The problem, as ever, is finding the free time and the pennies to make it to any place at the same time that my enthusiasm and curiosity push a place up to the top of the wishlist. It helps that Thumbs Up has a location about a mile from where I work, and so, with a short day last week, I decided to drive over to the Marietta Street location for a late breakfast. It has a beautiful view of the midtown skyline, except some guy at Georgia Tech decided to stick the backside of some big athletic facility in the way.
I spent what seemed like a lot of time trying to figure out what I wanted. I hear that their pancakes and waffles are really good, and thought about trying one, but I went with one of the house specialties, The Heap, instead. This is a skillet filled with cheesy potatoes, scrambled eggs, onions and peppers, and I added chicken. I’m very glad that I resisted the temptation to get a waffle with it, because the Heap alone was considerably more food than any one person needs, and I was not able to finish it. It wasn’t at all bad, but it needed some salt and pepper and Texas Pete hot sauce to bring things to life. It came with a very tasty biscuit. That, I did finish.

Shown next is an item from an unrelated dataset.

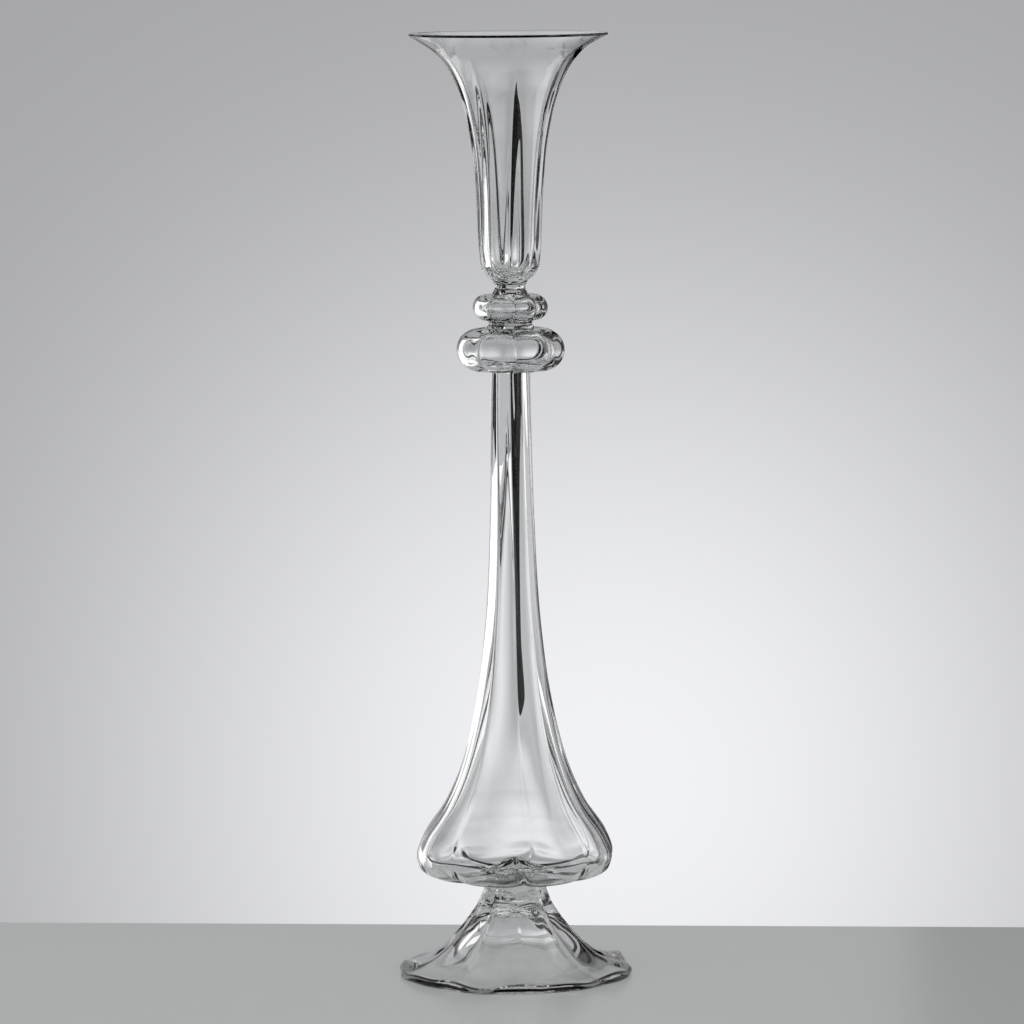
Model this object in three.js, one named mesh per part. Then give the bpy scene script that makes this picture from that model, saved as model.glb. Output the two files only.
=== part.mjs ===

My little breakfast was a very pleasant getaway. I didn’t learn anything much about the diner; even if the waitresses weren’t busy refilling coffee throughout their near-full house, I really just felt like relaxing in a nice, reasonably quiet place and watching the world pass by. Sadly, there’s not a lot of pedestrian traffic on this stretch of Marietta Street, so I couldn’t do much in the way of people watching. But for sitting back with a good book and watching the world go by, this is a fine place to do it. Might have to do it again sometime soon, now that it’s no longer collecting dust on a to-do list.